==== DATA EXCERPT ====
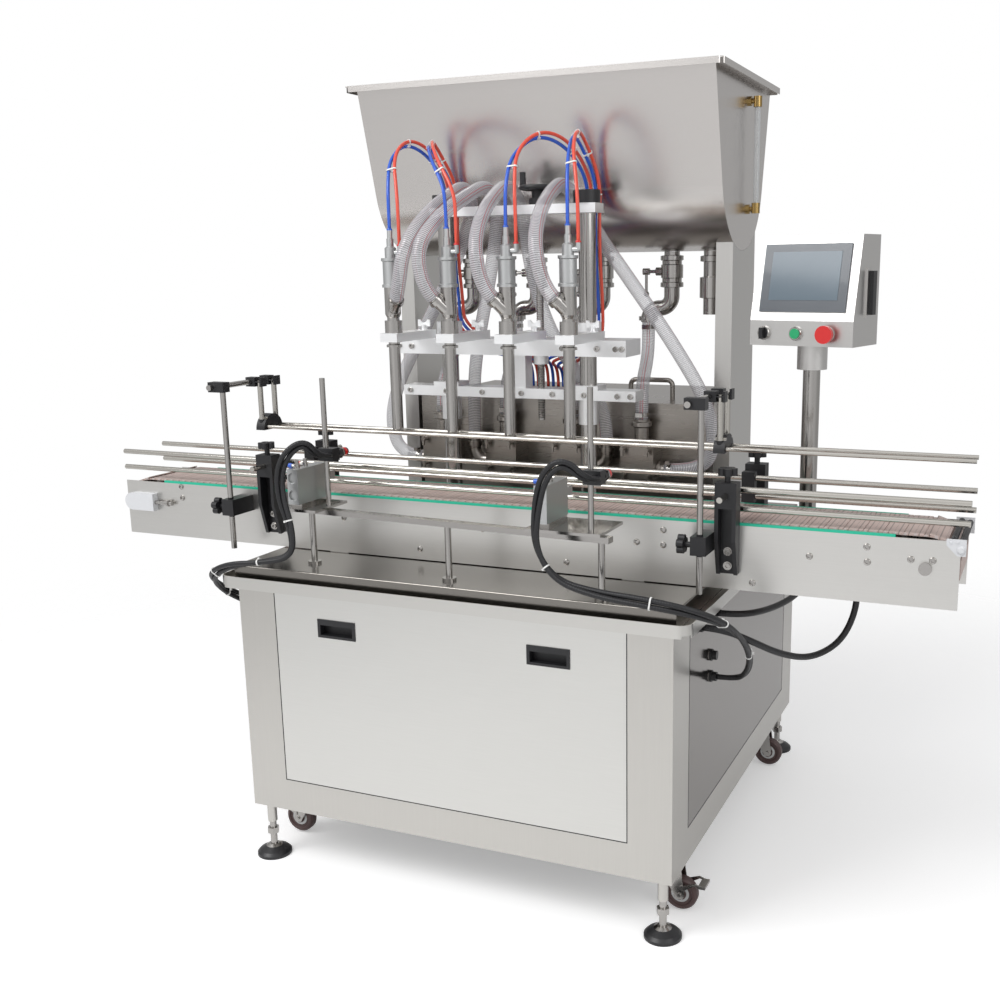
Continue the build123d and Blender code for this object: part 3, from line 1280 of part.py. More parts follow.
# Sleeved cables: two looms down the front and two conduits at the back
gland_end = right + gland_length
left_sensor = (sensor_rods[0][0] + 18, sensor_rods[0][1] - 14)
right_sensor = (sensor_rods[1][0] + 18, sensor_rods[1][1] - 14)
looms = (
    ("left loom", (
        (*left_sensor, sensor_z), (left_sensor[0], -490, sensor_z), (-346, -530, 1004), (-392, -548, 962),
        (-400, -552, 888), (-370, -556, 812), (-368, -560, 752), (-436, -576, 736), (-520, -588, 726),
        (-592, -570, 690), (-618, -500, 640), (-606, -425, 592), (-566, -400, 575),
        (left - gland_length, -400, 575),
    )),
    ("right loom", (
        (*right_sensor, sensor_z), (right_sensor[0], -572, sensor_z), (290, -592, 1004), (250, -596, 972),
        (234, -598, 900), (232, -600, 828), (276, -604, 768), (362, -606, 750), (452, -606, 744),
        (540, -596, 732), (592, -540, 700), (606, -440, 640), (604, -350, 570), (580, -296, 510),
        (548, -290, 497), (gland_end, -290, 497),
    )),
    ("pole conduit", (
        (gland_end, -290, 640), (552, -290, 640), (588, -256, 638), (612, -170, 630), (632, -80, 630),
        (pole_x, -8, 640), (pole_x, pole_y, 680), (pole_x, pole_y, arm_z[0]),
    )),
    ("motor conduit", (
        (gland_end, -400, 640), (558, -400, 640), (604, -366, 612), (650, -280, 560), (696, -190, 528),
        (744, -130, 548), (772, motor_y, 606), (gland_x, motor_y, 672), (gland_x, motor_y, shaft_z - 60),
    )),
)
cables = [cord(name, points, loom_diameter) for name, points in looms]
save("black_cables", *cables)
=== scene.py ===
import bpy
import bmesh
import math
from mathutils import Matrix, Vector


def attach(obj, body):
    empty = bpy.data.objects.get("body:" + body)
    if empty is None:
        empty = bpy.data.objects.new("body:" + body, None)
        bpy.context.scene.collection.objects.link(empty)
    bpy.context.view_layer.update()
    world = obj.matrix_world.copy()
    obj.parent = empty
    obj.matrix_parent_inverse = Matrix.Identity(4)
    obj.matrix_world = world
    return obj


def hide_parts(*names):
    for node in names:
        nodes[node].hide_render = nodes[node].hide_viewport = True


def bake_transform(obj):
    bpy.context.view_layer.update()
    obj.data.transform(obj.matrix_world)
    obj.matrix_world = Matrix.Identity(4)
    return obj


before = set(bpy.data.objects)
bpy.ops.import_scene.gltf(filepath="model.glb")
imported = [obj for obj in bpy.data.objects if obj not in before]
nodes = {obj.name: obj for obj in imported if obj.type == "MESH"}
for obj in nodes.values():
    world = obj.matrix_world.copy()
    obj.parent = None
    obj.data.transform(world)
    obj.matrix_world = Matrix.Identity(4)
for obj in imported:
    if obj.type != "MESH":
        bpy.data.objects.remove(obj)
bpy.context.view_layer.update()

# The camera stands in front of the machine, to its right and well above the conveyor.
# It looks down a little and to the left, as the photographer did.
camera_data = bpy.data.cameras.new("camera")
camera = bpy.data.objects.new("camera", camera_data)
bpy.context.scene.collection.objects.link(camera)
bpy.context.scene.camera = camera
camera_data.sensor_width = 36.0
camera_data.lens = 42.04
camera_data.shift_x = -0.0678
camera_data.shift_y = 0.0252
camera_data.clip_start = 0.1
camera_data.clip_end = 60.0
look = Vector((-0.38107, 0.89887, -0.21636))
lift = Vector((-0.07297, 0.20404, 0.97624))
aside = look.cross(lift).normalized()
turned = Matrix((aside, lift, -look)).transposed().to_4x4()
camera.matrix_world = Matrix.Translation((1.15342, -2.60738, 1.36289)) @ turned

# The hoses and cables come next, since everything else is fitted round them.
# Each one is a smooth line through the places where it was seen or tied.
collection = bpy.context.scene.collection


def place(obj, body):
    """Adds a finished piece and lets it ride on a body."""
    collection.objects.link(obj)
    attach(obj, body)


def smooth_line(name, points):
    """The points of the smooth line that a cord follows, in metres."""
    data = bpy.data.curves.new(name, "CURVE")
    data.dimensions = "3D"
    data.resolution_u = 10
    spline = data.splines.new("NURBS")
    spline.points.add(len(points) - 1)
    for target, point in zip(spline.points, points):
        target.co = (point[0] / 1000, point[1] / 1000, point[2] / 1000, 1.0)
    spline.order_u = 3
    spline.use_endpoint_u = True
    holder = bpy.data.objects.new(name, data)
    mesh = bpy.data.meshes.new_from_object(holder)
    line = [vertex.co.copy() for vertex in mesh.vertices]
    bpy.data.objects.remove(holder)
    bpy.data.meshes.remove(mesh)
    return line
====
> [TASK STATEMENT]:
All of the material above needs to be copied exactly.

> [ANSWER TO THE EXERCISE]:
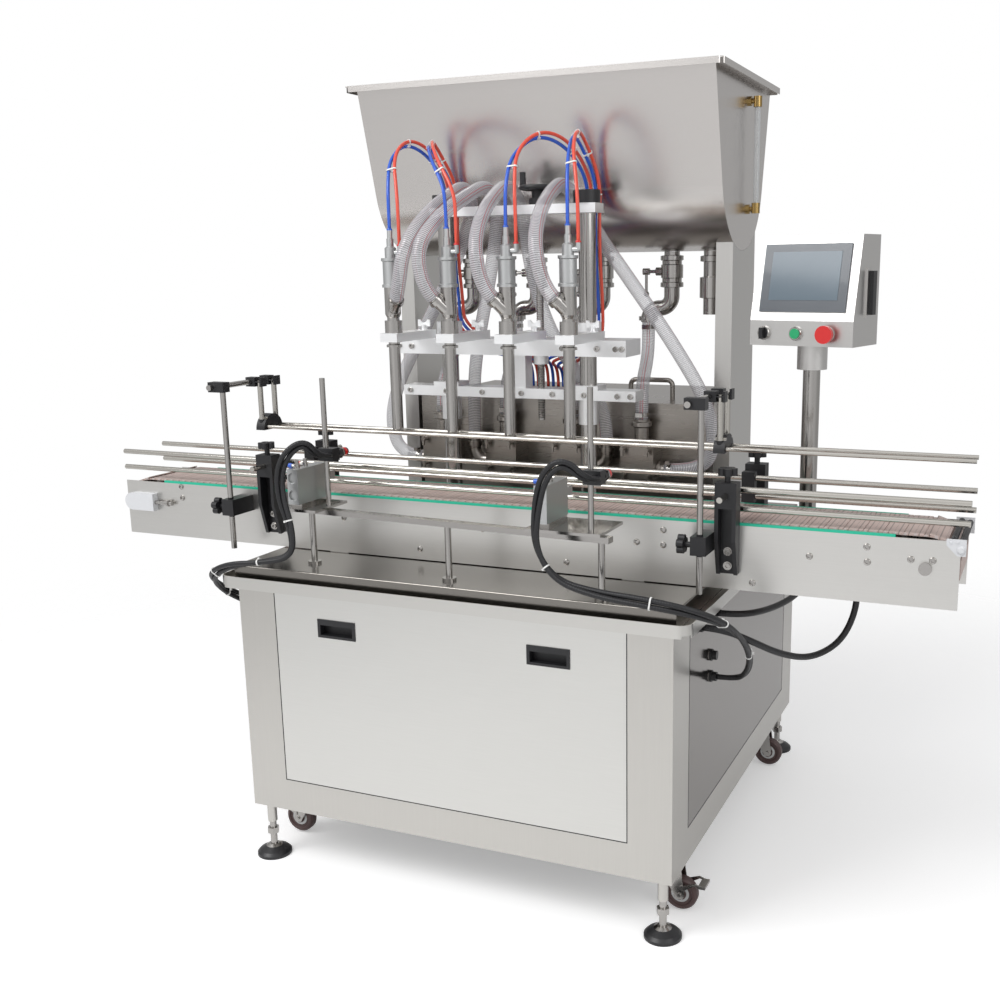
Continue the build123d and Blender code for this object: part 3, from line 1280 of part.py. More parts follow.
# Sleeved cables: two looms down the front and two conduits at the back
gland_end = right + gland_length
left_sensor = (sensor_rods[0][0] + 18, sensor_rods[0][1] - 14)
right_sensor = (sensor_rods[1][0] + 18, sensor_rods[1][1] - 14)
looms = (
    ("left loom", (
        (*left_sensor, sensor_z), (left_sensor[0], -490, sensor_z), (-346, -530, 1004), (-392, -548, 962),
        (-400, -552, 888), (-370, -556, 812), (-368, -560, 752), (-436, -576, 736), (-520, -588, 726),
        (-592, -570, 690), (-618, -500, 640), (-606, -425, 592), (-566, -400, 575),
        (left - gland_length, -400, 575),
    )),
    ("right loom", (
        (*right_sensor, sensor_z), (right_sensor[0], -572, sensor_z), (290, -592, 1004), (250, -596, 972),
        (234, -598, 900), (232, -600, 828), (276, -604, 768), (362, -606, 750), (452, -606, 744),
        (540, -596, 732), (592, -540, 700), (606, -440, 640), (604, -350, 570), (580, -296, 510),
        (548, -290, 497), (gland_end, -290, 497),
    )),
    ("pole conduit", (
        (gland_end, -290, 640), (552, -290, 640), (588, -256, 638), (612, -170, 630), (632, -80, 630),
        (pole_x, -8, 640), (pole_x, pole_y, 680), (pole_x, pole_y, arm_z[0]),
    )),
    ("motor conduit", (
        (gland_end, -400, 640), (558, -400, 640), (604, -366, 612), (650, -280, 560), (696, -190, 528),
        (744, -130, 548), (772, motor_y, 606), (gland_x, motor_y, 672), (gland_x, motor_y, shaft_z - 60),
    )),
)
cables = [cord(name, points, loom_diameter) for name, points in looms]
save("black_cables", *cables)
=== scene.py ===
import bpy
import bmesh
import math
from mathutils import Matrix, Vector


def attach(obj, body):
    empty = bpy.data.objects.get("body:" + body)
    if empty is None:
        empty = bpy.data.objects.new("body:" + body, None)
        bpy.context.scene.collection.objects.link(empty)
    bpy.context.view_layer.update()
    world = obj.matrix_world.copy()
    obj.parent = empty
    obj.matrix_parent_inverse = Matrix.Identity(4)
    obj.matrix_world = world
    return obj


def hide_parts(*names):
    for node in names:
        nodes[node].hide_render = nodes[node].hide_viewport = True


def bake_transform(obj):
    bpy.context.view_layer.update()
    obj.data.transform(obj.matrix_world)
    obj.matrix_world = Matrix.Identity(4)
    return obj


before = set(bpy.data.objects)
bpy.ops.import_scene.gltf(filepath="model.glb")
imported = [obj for obj in bpy.data.objects if obj not in before]
nodes = {obj.name: obj for obj in imported if obj.type == "MESH"}
for obj in nodes.values():
    world = obj.matrix_world.copy()
    obj.parent = None
    obj.data.transform(world)
    obj.matrix_world = Matrix.Identity(4)
for obj in imported:
    if obj.type != "MESH":
        bpy.data.objects.remove(obj)
bpy.context.view_layer.update()

# The camera stands in front of the machine, to its right and well above the conveyor.
# It looks down a little and to the left, as the photographer did.
camera_data = bpy.data.cameras.new("camera")
camera = bpy.data.objects.new("camera", camera_data)
bpy.context.scene.collection.objects.link(camera)
bpy.context.scene.camera = camera
camera_data.sensor_width = 36.0
camera_data.lens = 42.04
camera_data.shift_x = -0.0678
camera_data.shift_y = 0.0252
camera_data.clip_start = 0.1
camera_data.clip_end = 60.0
look = Vector((-0.38107, 0.89887, -0.21636))
lift = Vector((-0.07297, 0.20404, 0.97624))
aside = look.cross(lift).normalized()
turned = Matrix((aside, lift, -look)).transposed().to_4x4()
camera.matrix_world = Matrix.Translation((1.15342, -2.60738, 1.36289)) @ turned

# The hoses and cables come next, since everything else is fitted round them.
# Each one is a smooth line through the places where it was seen or tied.
collection = bpy.context.scene.collection


def place(obj, body):
    """Adds a finished piece and lets it ride on a body."""
    collection.objects.link(obj)
    attach(obj, body)


def smooth_line(name, points):
    """The points of the smooth line that a cord follows, in metres."""
    data = bpy.data.curves.new(name, "CURVE")
    data.dimensions = "3D"
    data.resolution_u = 10
    spline = data.splines.new("NURBS")
    spline.points.add(len(points) - 1)
    for target, point in zip(spline.points, points):
        target.co = (point[0] / 1000, point[1] / 1000, point[2] / 1000, 1.0)
    spline.order_u = 3
    spline.use_endpoint_u = True
    holder = bpy.data.objects.new(name, data)
    mesh = bpy.data.meshes.new_from_object(holder)
    line = [vertex.co.copy() for vertex in mesh.vertices]
    bpy.data.objects.remove(holder)
    bpy.data.meshes.remove(mesh)
    return line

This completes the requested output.